The title of this post is the title of this new article authored by Sam Merchant which now has an abstract available up on SSRN.  I typically will not link to an SSRN posting unless and until the full draft article is available for download.  But this article's findings seem especially timely and notable; so here is its abstract:

Many observers claim that judges are imposing disproportionately lenient sentences on January 6, 2021, “Capitol Breach” offenders.  Some have even suggested a racial or political motivation for lighter sentences.  Comparative data on these sentences and offenders, presented here for the first time, refute this narrative.
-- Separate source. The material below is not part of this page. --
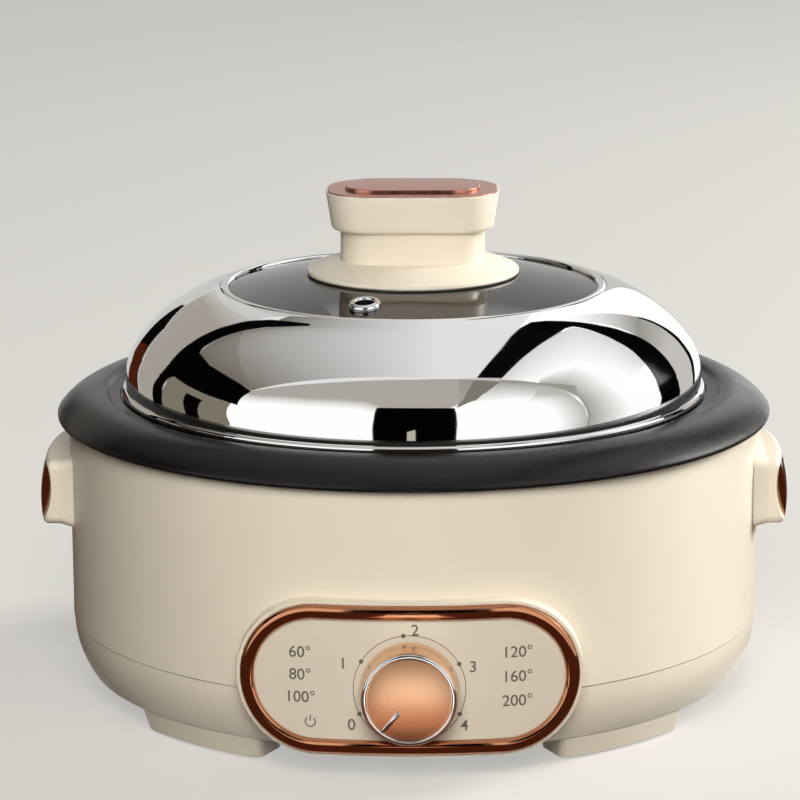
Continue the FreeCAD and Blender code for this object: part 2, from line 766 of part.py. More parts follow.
def make_handles():
    """The right handle with its cap and screws; the left one is the same, turned half round."""
    root_start = math.sqrt(body_radius ** 2 - (handle_span / 2 + 2 * handle_flare) ** 2) - 2 * handle_root
    root_end = body_radius + handle_root
    sweep = 2 * math.degrees(handle_span / handle_reach)
    half = scoop_chord / 2
    beyond_end = end_sweep(sweep, (-handle_height, 0), (handle_height, 0), (handle_height, handle_length),
                           (-handle_height, handle_length))
    scoop = end_sweep(sweep, (-half, 0), ((0, -scoop_depth), (half, 0)), (half, handle_length),
                      (-half, handle_length))
    grip = Part.Face(grip_face(root_end, handle_span, handle_height)).extrude(V(handle_length, 0, 0))
    grip = grip.cut(beyond_end)
    end = [e for e in grip.Edges if e.BoundBox.XMin > root_end + 0.01]
    grip = grip.makeFillet(handle_round, end)
    flare = 2 * handle_flare * (root_end - root_start) / handle_root
    root = Part.makeLoft([grip_face(root_start, handle_span + flare, handle_height + flare),
                          grip_face(root_end, handle_span, handle_height)], True, True)
    half_y = handle_span / 2 - shell_wall - 0.8
    half_z = handle_height / 2 - shell_wall - 0.5
    back = handle_reach - scoop_depth - shell_wall - half_z * math.tan(math.radians(handle_slant))
    cavity = block(root_start - 1, back, -half_y, half_y, handle_z - half_z, handle_z + half_z).common(
        cylinder(back, V(0, 0, handle_z - half_z), UP, 2 * half_z))
    body = grip.fuse(root).cut([scoop, cavity])
    inside = []
    for y in (-handle_screw_y, handle_screw_y):
        inside.append(cylinder(handle_boss_radius, V(root_start, y, handle_z), RIGHT,
                               back - root_start + 0.5))
    for y in (-handle_screw_y, 0, handle_screw_y):
        inside.append(block(root_start, back + 0.5, y - handle_rib / 2, y + handle_rib / 2,
                            handle_z - half_z - 0.5, handle_z + half_z + 0.5))
    bores = [cylinder(handle_screw_radius + screw_play, V(root_start, y, handle_z), RIGHT,
                      handle_pad_face + handle_screw_length + screw_play - root_start)
             for y in (-handle_screw_y, handle_screw_y)]
    body = body.fuse(inside).cut([axis_drum(body_radius + handle_play)] + bores).removeSplitter()

    edge = half - 2 * trim_gap
    lens = end_sweep(math.degrees(cap_span / handle_reach), (-edge, 0),
                     ((0, trim_gap - scoop_depth), (edge, 0)), ((0, cap_bulge), (-edge, 0)))

    screws = Part.makeCompound([screw(V(handle_pad_face, y, handle_z), RIGHT, handle_screw_length,
                                      handle_screw_radius, handle_screw_head)
                                for y in (-handle_screw_y, handle_screw_y)])
    for name, turn in (("right", 0), ("left", 180)):
        save("handle_" + name, body.rotated(V(0, 0, 0), UP, turn))
        save("handle_cap_" + name, lens.rotated(V(0, 0, 0), UP, turn))
    save("handle_screws", *ring_of(screws, (0, 180)))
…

Individuals convicted of felonies related to the Capitol Breach appear to actually receive longer sentences than individuals convicted of the same crimes outside of the Capitol Breach context.

But sentences in Capitol Breach cases may indeed be “lenient” for a deeper, more structural reason — the current Federal Sentencing Guidelines do not adequately account for the severity of the conduct that occurred on January 6, 2021.  There is a qualitative difference between federal offenses and the same offenses committed in the context of the “treason spectrum.”  English and American legal traditions have historically viewed treason, rebellion, and subversive activities as “the worst crimes of all” because they are crimes against all citizens and threaten the constitutional order.  Yet no sentencing enhancement addresses the increased severity of conduct involving offenses that are on the treason spectrum.

Recognizing the increased seriousness of other conduct, Congress and the Sentencing Commission have enacted an array of enhancements to punish, incapacitate, and deter offenders whose conduct involves a dangerous weapon, body armor, or even use of a fake website during an offense.  This Article proposes a new sentencing enhancement in the Federal Sentencing Guidelines that properly accounts for the relative severity of conduct involving offenses on the treason spectrum.  To reaffirm a commitment to democratic values, to deter future subversive conduct, and ensure that the legal system is equipped to respond to the severity of subversive conduct, policymakers and judges should send clear signal that subversive activities are indeed among “the worst crimes of all.”

UPDATE: It now appears that the full paper is available for download at this SSRN link.